Takeover target Energy Assets’ revenue up 25%

Livingston-based industrial smart metering firm Energy Assets Group, which has agreed to be acquired for £198 million by funds controlled by US infrastructure asset manager Alinda Capital Partners, said on Tuesday its revenue increased by 25% to £45.3 million in the year ended March 31.

Energy Assets said profit before tax rose from £9.3 million last year to £10.5 million this year.

Addressing the takeover offer, Energy Assets said: “As previously advised by the board of Energy Assets on 19 May 2016, the Court Meeting and the General Meeting were adjourned, in each case to a date, time and place to be determined by the directors.

“We would expect to be in a position to further update shareholders in relation to this in the next few days.”

Uncer the deal, Alinda would pay 685p per share to acquire Energy Assets, a roughly 40% premium to its closing price on the last trading day before the offer.

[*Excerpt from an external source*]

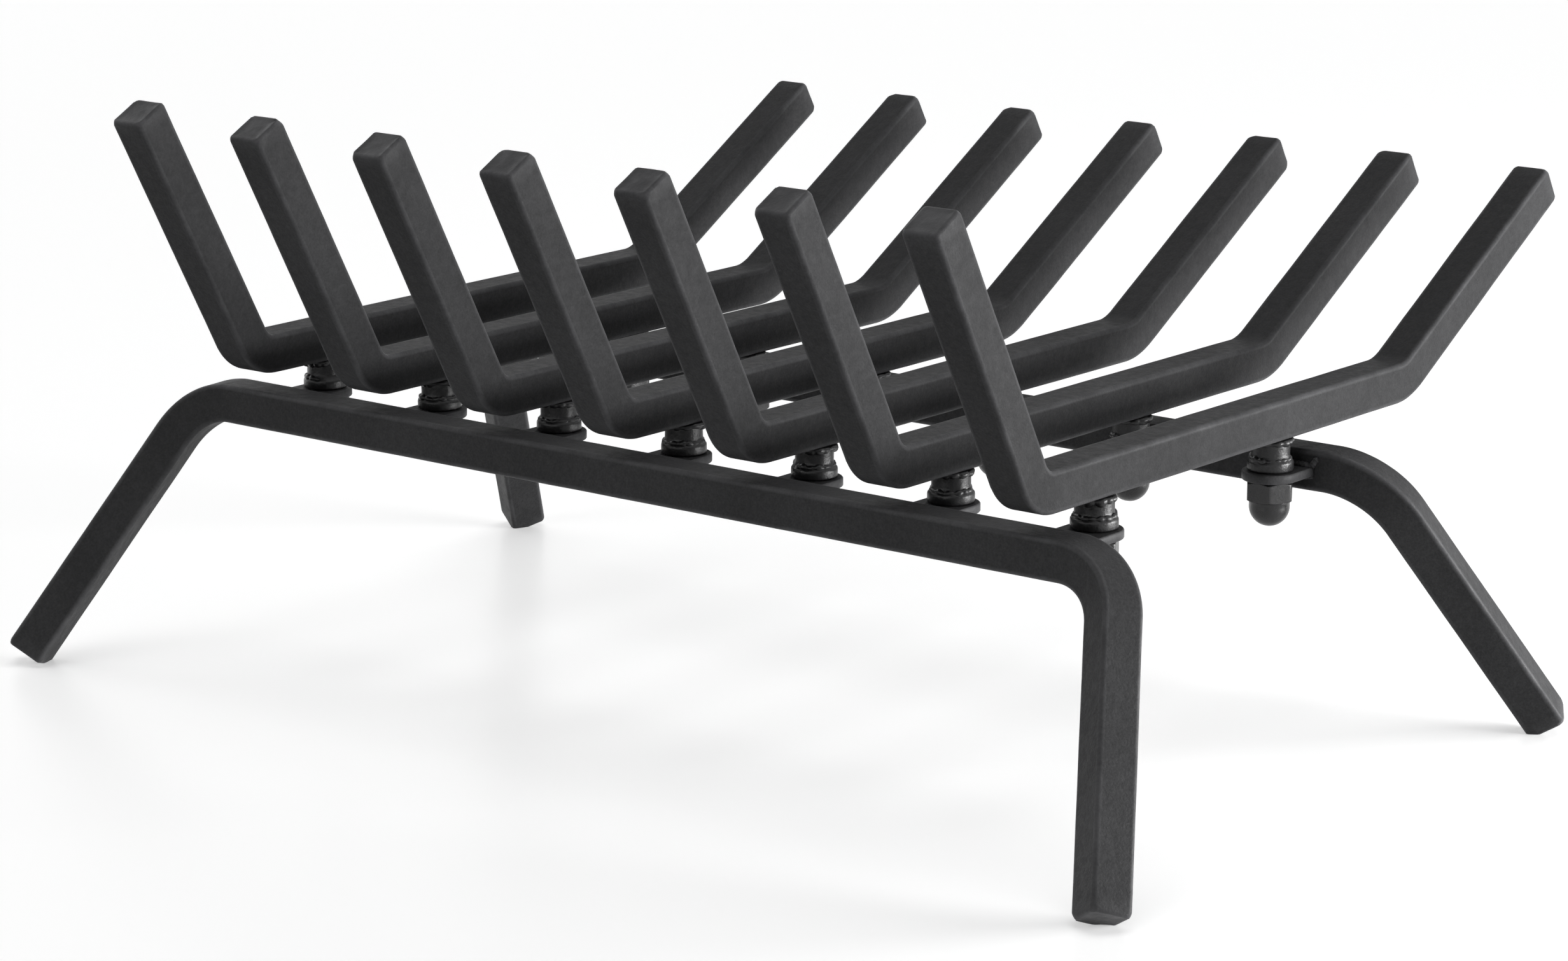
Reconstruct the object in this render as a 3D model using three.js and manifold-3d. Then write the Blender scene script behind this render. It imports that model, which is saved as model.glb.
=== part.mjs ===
// Fireplace log grate: seven bent square bars bolted across two bent leg frames.
// Millimetres, +Z up, front towards -Y, feet on the plane z = 0.
import * as THREE from 'three';
import { mergeVertices } from 'three/addons/utils/BufferGeometryUtils.js';
import Module from 'manifold-3d';

const wasm = await Module();
wasm.setup();

// ---------------------------------------------------------------- driving sizes
const barSize = 16; // square steel bar, across its flats
const barEdgeRadius = 1.6; // rolled corner of the bar
const fitGap = 0.3; // air between two pieces that seat on each other

// leg frames: one bar each, a level rail with a leg bent down at both ends
const railHeight = 107.5; // rail centre line above the floor
const railSpacing = 175; // front rail centre line to rear rail centre line
const railEndMargin = 3; // straight rail past the outermost tabs
const legBendRadius = 28; // centre line radius of the legs' bends
const legSplay = 42.5; // each foot stands this far out sideways from its rail corner
const legStride = 67; // and this far out to the front or to the rear
const footTrim = 3; // how much of each foot's low corner is ground level

// cradle bars: seat, steep front finger and low rear finger
const barCount = 7;
const barPitch = 64.3;
const barLift = 6.5; // underside of the cradle bars above the top of the rails
const frontOverhang = 43.5; // seat's front corner past the front studs
const rearOverhang = 87; // seat's rear corner past the rear studs
const frontFingerLength = 120; // corner to cut end, along the centre line
const rearFingerLength = 127;
const frontFingerRise = THREE.MathUtils.degToRad(61.8); // above the level seat
const rearFingerRise = THREE.MathUtils.degToRad(30.5); // above the level seat
const frontBendRadius = 13; // centre line radii of the cradle bars' bends
const rearBendRadius = 24;

// bolted joints between the cradle bars and the rails
const postDiameter = 15;
const postFootDiameter = 18;
const postFootHeight = 4;
const postFlareHeight = 2.5;
const studDiameter = 10;
const studChamfer = 1;
const frontTabReach = 28; // stud centre from the rail's inner face
const rearTabReach = 14;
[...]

The deal has been unanimously recommended by the Energy Assets board but on May 11 a group of shareholders who control about 23% of Energy Assets Group threatened to vote against the takeover.

The shareholders are Oakcliff Capital Partners, SF Metropolis Valuefund, Investmentaktiengesellschaft fϋr langfristige Investoren TGV, Forest Manor N.V. and Bryan R. Lawrence.